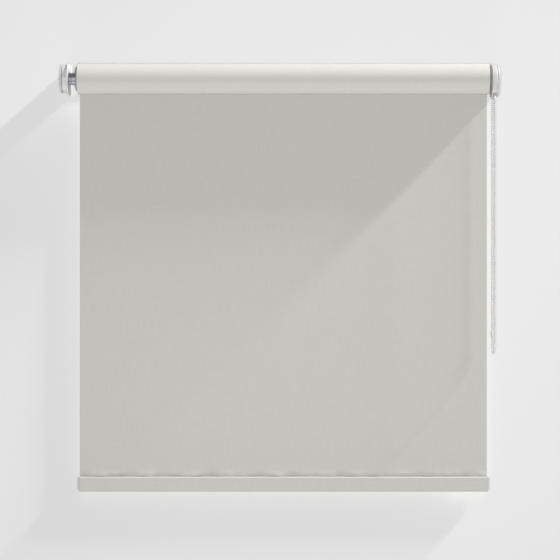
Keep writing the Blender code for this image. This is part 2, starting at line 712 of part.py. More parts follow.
def make_chain(parts):
    """The free loop, the stretch over the wheel, and the two pieces on the loop."""
    colour = white_plastic("chain_loop")
    radius = PITCH_RADIUS
    bend = radius * sqrt(0.5)
    top = MOUTH_Z
    last = BEND_Z + 0.008  # the strands run straight to just above the bend
    stops = [
        (FRONT_Y, top), (FRONT_Y, -0.10), (FRONT_Y, -0.20), (FRONT_Y, -0.30), (FRONT_Y, -0.40),
        (FRONT_Y, last), (FRONT_Y + 0.0006, BEND_Z - 0.004),
        (AXIS.y - bend, BEND_Z - bend), (AXIS.y, BEND_Z - radius), (AXIS.y + bend, BEND_Z - bend),
        (BACK_Y - 0.0006, BEND_Z - 0.004), (BACK_Y, last),
        (BACK_Y, -0.40), (BACK_Y, -0.30), (BACK_Y, -0.20), (BACK_Y, -0.10), (BACK_Y, top),
    ]
    route = smooth_route([Vector((WHEEL_X, y, z)) for y, z in stops], 0.0115)
    wire("chain_loop", route, BEAD_RADIUS, parts, colour)

    over = [(WHEEL_X, FRONT_Y, top + GAP)]
    steps = 16
    for i in range(steps + 1):
        angle = pi * i / steps
        over.append((WHEEL_X, AXIS.y - radius * cos(angle), radius * sin(angle)))
    over.append((WHEEL_X, BACK_Y, top + GAP))
    wire("chain_over_wheel", over, BEAD_RADIUS, parts, white_plastic("chain_over_wheel"))

    bore = BEAD_RADIUS + GAP
    stop_top = HOUSING_LOW - GAP
    make_bead("stop_bead", STOP_BEAD_RADIUS, bore, stop_top - STOP_BEAD_LENGTH, stop_top, FRONT_Y,
              parts)
    low = BEND_Z + CONNECTOR_ABOVE_BEND
    make_bead("chain_connector", CONNECTOR_RADIUS, bore, low, low + CONNECTOR_LENGTH, BACK_Y,
              parts)


def make_bead(name, radius, bore, low, high, y, parts):
    """A sleeve on a strand of the chain, rounded at both ends."""
    edge = (radius - bore) * 0.7
    turned(name, [
        (bore, high), *corner(radius, high, edge, "high"), *corner(radius, low, edge, "low"),
        (bore, low),
    ], parts, white_plastic(name), where=(WHEEL_X, y, 0), turn=UPRIGHT, steps=SMALL_STEPS)


def make_hanging_cloth(parts):
    half = FABRIC_THICKNESS / 2
    block("fabric_sheet", (-EDGE_X, SHEET_Y - half, -DROP + GAP), (EDGE_X, SHEET_Y + half, 0),
          parts, cloth("fabric_sheet"))


def make_bottom_rail(parts, cutters):
    """The bar, the hem round it, and a cap pushed into each end."""
    centre = Vector((0, SHEET_Y, RAIL_Z))
    outer = rounded_rectangle(BAR_HEIGHT, BAR_THICKNESS, BAR_ROUND)
    hollow = 2 * BAR_WALL
    inner = rounded_rectangle(BAR_HEIGHT - hollow, BAR_THICKNESS - hollow, BAR_ROUND - BAR_WALL)
    metal = bare_metal("bottom_bar")
    smooth(plate("bottom_bar", [outer, inner], -TUBE_END, TUBE_END, parts, metal, centre))

    room = 2 * GAP
    skin = 2 * (GAP + FABRIC_THICKNESS)
    wrap = rounded_rectangle(BAR_HEIGHT + skin, BAR_THICKNESS + skin, BAR_ROUND + skin / 2)
    inside = rounded_rectangle(BAR_HEIGHT + room, BAR_THICKNESS + room, BAR_ROUND + GAP)
    smooth(plate("rail_hem", [wrap, inside], -EDGE_X, EDGE_X, parts, cloth("rail_hem"), centre))

    shank = rounded_rectangle(BAR_HEIGHT - hollow - room, BAR_THICKNESS - hollow - room,
                              BAR_ROUND - BAR_WALL - GAP)
    for side, word in ((-1, "left"), (1, "right")):
        name = f"end_cap_{word}"
        near = EDGE_X + GAP
        low, high = sorted((side * near, side * (near + END_CAP_DEPTH)))
        cap = plate(name, [wrap], low, high, parts, white_plastic(name), centre)
        low, high = sorted((side * (near - END_PLUG_DEPTH), side * (near + END_CAP_DEPTH / 2)))
        combine(cap, plate(name + "_shank", [shank], low, high, cutters, where=centre), "UNION")
        smooth(cap)


def build():
    clear_scene()
    parts = new_collection("roller_blind")
    cutters = new_collection("cutters")
    pin_hole = PIN_RADIUS + RUNNING_GAP
    make_bracket("bracket_left", -1, LEFT_PLATE_X - SHEET, LEFT_PLATE_RADIUS, pin_hole, 0, parts,
                 cutters)
    make_bracket("bracket_right", 1, RIGHT_PLATE_END, RIGHT_PLATE_RADIUS, SPINDLE_NECK + GAP,
                 COVER_DROP, parts, cutters)
    make_screws(parts, cutters)
    make_roller(parts)
    make_idle_end(parts, cutters)
    make_idle_cover(parts)
    make_clutch(parts, cutters)
    make_control_covers(parts, cutters)
    make_chain(parts)
    make_hanging_cloth(parts)
    make_bottom_rail(parts, cutters)


build()
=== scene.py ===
import json
from math import acos, cos, exp, pi, radians, sin, sqrt, tau
from random import Random

import bmesh
import bpy
from mathutils import Matrix, Vector

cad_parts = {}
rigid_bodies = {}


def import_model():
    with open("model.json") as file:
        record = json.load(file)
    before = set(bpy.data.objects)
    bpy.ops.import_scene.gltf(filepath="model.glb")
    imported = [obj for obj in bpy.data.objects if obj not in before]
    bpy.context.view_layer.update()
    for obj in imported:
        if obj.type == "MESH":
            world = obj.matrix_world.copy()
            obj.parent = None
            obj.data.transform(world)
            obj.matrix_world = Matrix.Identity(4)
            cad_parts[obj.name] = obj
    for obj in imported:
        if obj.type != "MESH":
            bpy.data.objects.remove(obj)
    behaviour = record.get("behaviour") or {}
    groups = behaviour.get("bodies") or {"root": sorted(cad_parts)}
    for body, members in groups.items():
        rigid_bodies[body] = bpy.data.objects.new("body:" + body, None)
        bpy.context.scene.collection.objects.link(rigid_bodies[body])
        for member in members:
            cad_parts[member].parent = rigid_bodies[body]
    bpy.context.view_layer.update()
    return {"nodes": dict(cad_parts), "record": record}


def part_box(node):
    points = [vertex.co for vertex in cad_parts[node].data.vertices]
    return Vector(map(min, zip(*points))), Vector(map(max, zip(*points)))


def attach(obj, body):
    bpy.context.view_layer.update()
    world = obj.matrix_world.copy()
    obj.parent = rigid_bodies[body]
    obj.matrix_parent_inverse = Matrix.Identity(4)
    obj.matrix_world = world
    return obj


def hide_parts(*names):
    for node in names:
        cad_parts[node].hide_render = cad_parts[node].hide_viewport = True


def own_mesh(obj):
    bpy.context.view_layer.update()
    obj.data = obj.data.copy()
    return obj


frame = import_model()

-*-

◆ TASK DETAILS
In the material above, locate the line containing "pin_hole = PIN_RADIUS + RUNNING_GAP" and the line containing "for member in". Transcribe exactly those two lines and every line between them, and nothing more.

◆ RESULT FOR THIS TASK
    pin_hole = PIN_RADIUS + RUNNING_GAP
    make_bracket("bracket_left", -1, LEFT_PLATE_X - SHEET, LEFT_PLATE_RADIUS, pin_hole, 0, parts,
                 cutters)
    make_bracket("bracket_right", 1, RIGHT_PLATE_END, RIGHT_PLATE_RADIUS, SPINDLE_NECK + GAP,
                 COVER_DROP, parts, cutters)
    make_screws(parts, cutters)
    make_roller(parts)
    make_idle_end(parts, cutters)
    make_idle_cover(parts)
    make_clutch(parts, cutters)
    make_control_covers(parts, cutters)
    make_chain(parts)
    make_hanging_cloth(parts)
    make_bottom_rail(parts, cutters)


build()
=== scene.py ===
import json
from math import acos, cos, exp, pi, radians, sin, sqrt, tau
from random import Random

import bmesh
import bpy
from mathutils import Matrix, Vector

cad_parts = {}
rigid_bodies = {}


def import_model():
    with open("model.json") as file:
        record = json.load(file)
    before = set(bpy.data.objects)
    bpy.ops.import_scene.gltf(filepath="model.glb")
    imported = [obj for obj in bpy.data.objects if obj not in before]
    bpy.context.view_layer.update()
    for obj in imported:
        if obj.type == "MESH":
            world = obj.matrix_world.copy()
            obj.parent = None
            obj.data.transform(world)
            obj.matrix_world = Matrix.Identity(4)
            cad_parts[obj.name] = obj
    for obj in imported:
        if obj.type != "MESH":
            bpy.data.objects.remove(obj)
    behaviour = record.get("behaviour") or {}
    groups = behaviour.get("bodies") or {"root": sorted(cad_parts)}
    for body, members in groups.items():
        rigid_bodies[body] = bpy.data.objects.new("body:" + body, None)
        bpy.context.scene.collection.objects.link(rigid_bodies[body])
        for member in members:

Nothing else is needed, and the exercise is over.